Second Round Targets Corporate Roles
Reports on Jan. 22, 2026, said the second round of layoffs could begin as early as Jan. 27 and would eliminate thousands of corporate jobs. Combined with the roughly 14,000 positions cut in October 2025, total corporate reductions would reach about 30,000.
Corporate Headcount and Rationale
Amazon’s corporate workforce totals about 350,000 of its roughly 1.57–1.58 million global employees. The planned cuts would reduce about 8.6% of that headcount, reflecting a significant rebalancing of management and administrative roles.

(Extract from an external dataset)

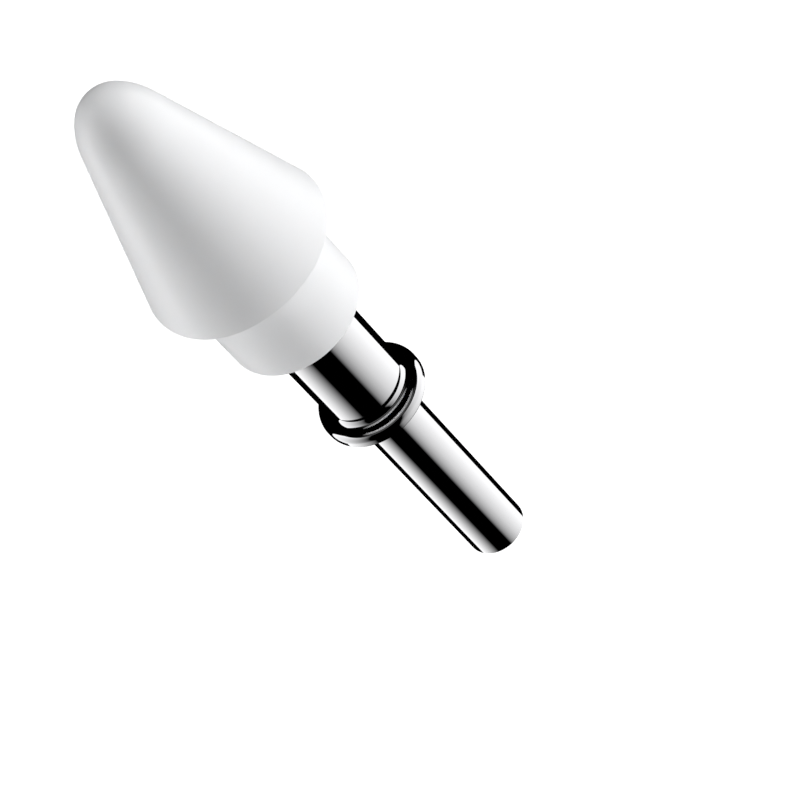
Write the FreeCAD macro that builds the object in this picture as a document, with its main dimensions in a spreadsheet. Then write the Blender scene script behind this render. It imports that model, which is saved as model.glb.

Affected units likely include Amazon Web Services, Retail, Prime Video, and People Experience and Technology, the company’s human-resources division. The cuts span customer-facing and back-office functions, with the scope still evolving as unit-level decisions proceed.
At the 2025 third-quarter earnings call, Chief Executive Andy Jassy described the earlier layoffs as efforts to reduce excess management layers, emphasizing they were not primarily driven by financial pressures or artificial intelligence. In October 2025, affected employees remained on payroll for 90 days to seek internal openings, and managers could defer some reductions into early 2026. These steps follow prior rounds that cut about 27,000 jobs in late 2022 and early 2023.
Framed as structural management trimming rather than short-term cost cutting, the planned layoffs signal Amazon’s near-term corporate spending priorities. Given the company’s scale, how management executes the plan could influence analyst assumptions about AMZN’s operating costs and overhead for months.